Film salvaged from house fire gets cut to needed length

After spending Easter weekend with his family in New Albany, Ind., Adam Carroll returned to Bloomington to find every homeowner's nightmare: His house caught fire.\n"I should be really upset," Carroll said. "But what does being upset get me?"\nDespite the incident, director Carroll and screenwriter David Mickler stuck to the task of finishing their film before its May 1 deadline. The raw footage was complete by mid-March, and since the filmmakers have been spending time shaping nearly five hours of film into the order, length and style they envisioned when filming began.\nCarroll and Mickler spent about 24 hours during a two-week period in a small room in Ashton's Mottier Hall, the location of the Film Studies Program.\nAccording to the editing resources on the Web site www.learner.org, the "rough" cut, or first edit, of a Hollywood feature film can take up to three months to complete.
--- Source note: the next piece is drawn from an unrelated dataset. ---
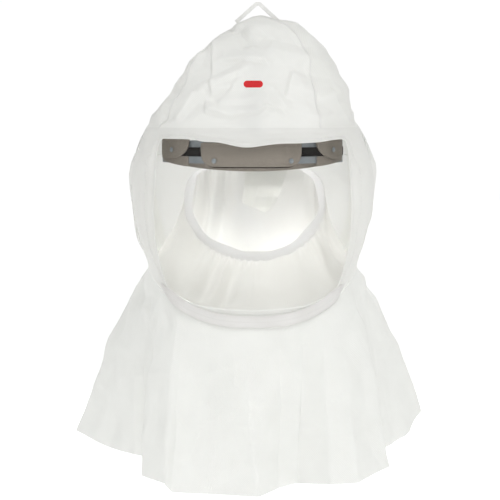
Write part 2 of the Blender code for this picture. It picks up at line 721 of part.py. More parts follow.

For the smaller-scale "Conversations," Carroll and Mickler have a much shorter time frame.\nUsing "Avid Xpress DV," a film-editing computer program, the film's audio and video tracks first must be separated before making cuts in the video portion. After each segment of video is edited as desired, the audio must be dubbed over the new video stream. Carroll is familiar with the process from other film classes, and Mickler learned the ropes as they went along.\nAt press time, they had completed the first editing run to turn in to their professor for feedback, Carroll said. Afterward, they plan to make necessary changes and polish the audio-video syncing to create seamless transitions in the film.\nFor now, they have run into some problems. Having already cut one scene because they said it did not enhance the plot, Carroll and Mickler are stuck with a sequence of video without enough audio.